A federal judge for the Eastern District of Virginia said Monday that he would rule on the constitutionality of the federal health care law by the end of the year, a key legal test for the sweeping legislation.

In a packed Richmond courtroom, U.S. District Court Judge Henry E. Hudson heard more than two hours of oral arguments by lawyers acting on behalf of Virginia Attorney General Ken Cuccinelli II (R) and the Obama administration.

The suit is one of more than 15 that have been brought across the country challenging the measure and one of two brought by Republican attorneys general. Virginia's suit is separate from a case filed in Florida jointly by 20 other states.

Hudson, who was appointed to the bench by President George W. Bush in 2002, told the lawyers that he planned to review the arguments and "mine deeply" briefings in the case before ruling. But he made clear that he knows his opinion will be only one of many expressed before the momentous case is complete.

"As you well know, this is only one brief stop on the way to the United States Supreme Court," he said.

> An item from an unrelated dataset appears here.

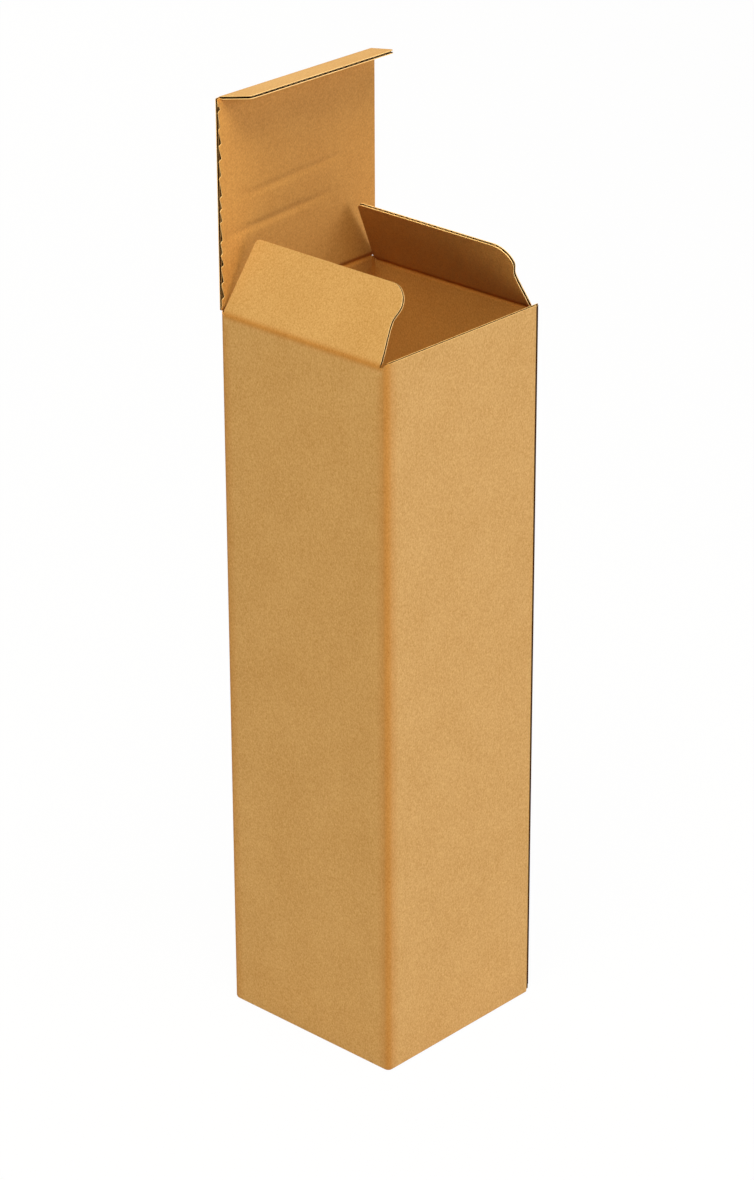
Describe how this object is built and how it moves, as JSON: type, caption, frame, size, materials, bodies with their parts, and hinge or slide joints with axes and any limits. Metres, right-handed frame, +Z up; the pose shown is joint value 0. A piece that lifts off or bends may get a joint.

Speaking for Virginia, the state's Soliciter General E. Duncan Getchell Jr. told Hudson that Congress overstepped its constitutional authority by enacting a provision that requires individuals to purchase health insurance by 2014 or pay a fine.

Hudson told both sides repeatedly that he sees the case's core question as determining whether Congress can regulate an individual's inactivity--a person's decision to go without health insurance--under its constitutional authority to regulate interstate commerce.

Getchell said such a move would be "unprecedented, unlimited and unsupportable in any serious regime of delegated, enumerated powers."

"The Supreme Court has never allowed inactivity to be regulated as commerce," he said.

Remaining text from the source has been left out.